# start of Data section

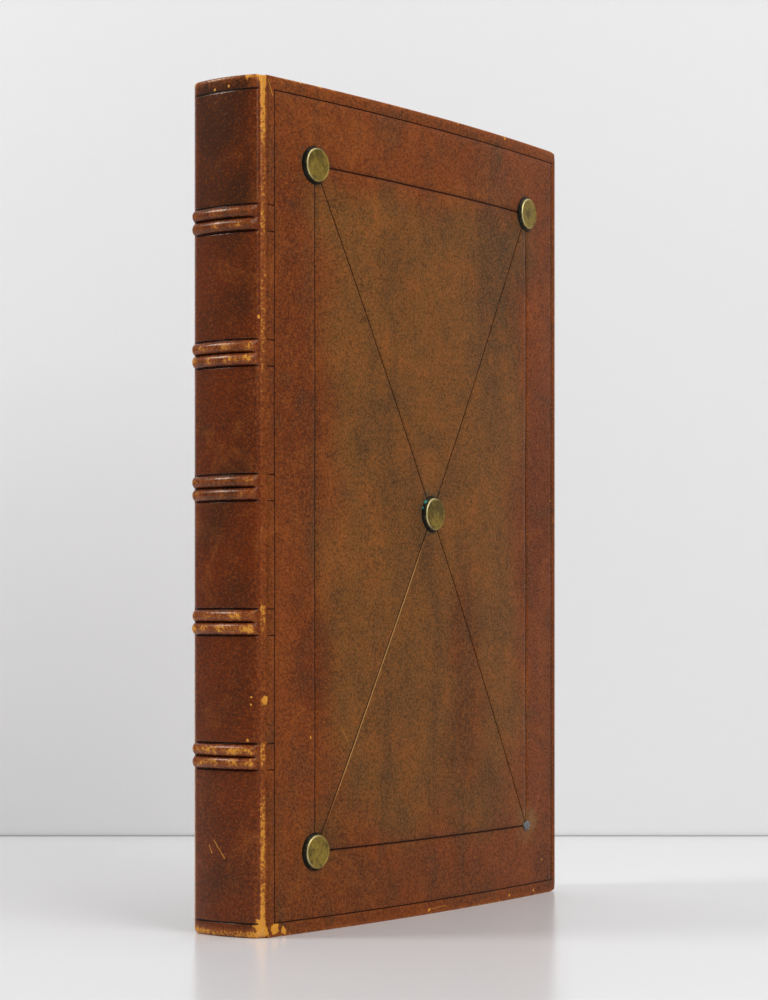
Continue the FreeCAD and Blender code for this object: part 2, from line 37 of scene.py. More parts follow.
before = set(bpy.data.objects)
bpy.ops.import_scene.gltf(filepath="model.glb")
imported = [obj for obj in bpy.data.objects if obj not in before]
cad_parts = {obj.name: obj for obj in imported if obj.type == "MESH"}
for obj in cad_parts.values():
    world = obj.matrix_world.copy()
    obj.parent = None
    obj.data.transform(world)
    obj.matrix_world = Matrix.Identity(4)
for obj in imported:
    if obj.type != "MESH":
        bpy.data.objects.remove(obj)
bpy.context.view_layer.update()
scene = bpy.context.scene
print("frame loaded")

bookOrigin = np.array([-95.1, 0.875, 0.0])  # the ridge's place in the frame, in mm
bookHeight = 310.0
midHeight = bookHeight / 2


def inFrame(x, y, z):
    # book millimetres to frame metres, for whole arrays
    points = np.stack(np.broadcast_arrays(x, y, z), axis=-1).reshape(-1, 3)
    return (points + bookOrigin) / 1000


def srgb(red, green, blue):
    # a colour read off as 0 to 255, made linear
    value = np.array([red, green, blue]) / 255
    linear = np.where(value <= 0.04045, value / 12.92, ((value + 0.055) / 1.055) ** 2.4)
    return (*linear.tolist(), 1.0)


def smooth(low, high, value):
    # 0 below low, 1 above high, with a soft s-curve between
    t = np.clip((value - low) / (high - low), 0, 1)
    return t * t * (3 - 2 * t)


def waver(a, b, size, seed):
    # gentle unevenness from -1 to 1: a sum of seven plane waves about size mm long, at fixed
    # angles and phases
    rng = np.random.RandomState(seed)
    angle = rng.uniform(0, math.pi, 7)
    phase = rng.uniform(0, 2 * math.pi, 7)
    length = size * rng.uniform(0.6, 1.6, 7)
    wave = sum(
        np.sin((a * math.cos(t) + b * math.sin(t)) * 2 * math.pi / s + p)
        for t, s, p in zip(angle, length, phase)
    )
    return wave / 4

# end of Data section

Problem requirements -> Copy exactly the lines above, from the one containing "obj.matrix_world = Matrix.Identity(4)" through the very last line.

Expected answer ->
    obj.matrix_world = Matrix.Identity(4)
for obj in imported:
    if obj.type != "MESH":
        bpy.data.objects.remove(obj)
bpy.context.view_layer.update()
scene = bpy.context.scene
print("frame loaded")

bookOrigin = np.array([-95.1, 0.875, 0.0])  # the ridge's place in the frame, in mm
bookHeight = 310.0
midHeight = bookHeight / 2


def inFrame(x, y, z):
    # book millimetres to frame metres, for whole arrays
    points = np.stack(np.broadcast_arrays(x, y, z), axis=-1).reshape(-1, 3)
    return (points + bookOrigin) / 1000


def srgb(red, green, blue):
    # a colour read off as 0 to 255, made linear
    value = np.array([red, green, blue]) / 255
    linear = np.where(value <= 0.04045, value / 12.92, ((value + 0.055) / 1.055) ** 2.4)
    return (*linear.tolist(), 1.0)


def smooth(low, high, value):
    # 0 below low, 1 above high, with a soft s-curve between
    t = np.clip((value - low) / (high - low), 0, 1)
    return t * t * (3 - 2 * t)


def waver(a, b, size, seed):
    # gentle unevenness from -1 to 1: a sum of seven plane waves about size mm long, at fixed
    # angles and phases
    rng = np.random.RandomState(seed)
    angle = rng.uniform(0, math.pi, 7)
    phase = rng.uniform(0, 2 * math.pi, 7)
    length = size * rng.uniform(0.6, 1.6, 7)
    wave = sum(
        np.sin((a * math.cos(t) + b * math.sin(t)) * 2 * math.pi / s + p)
        for t, s, p in zip(angle, length, phase)
    )
    return wave / 4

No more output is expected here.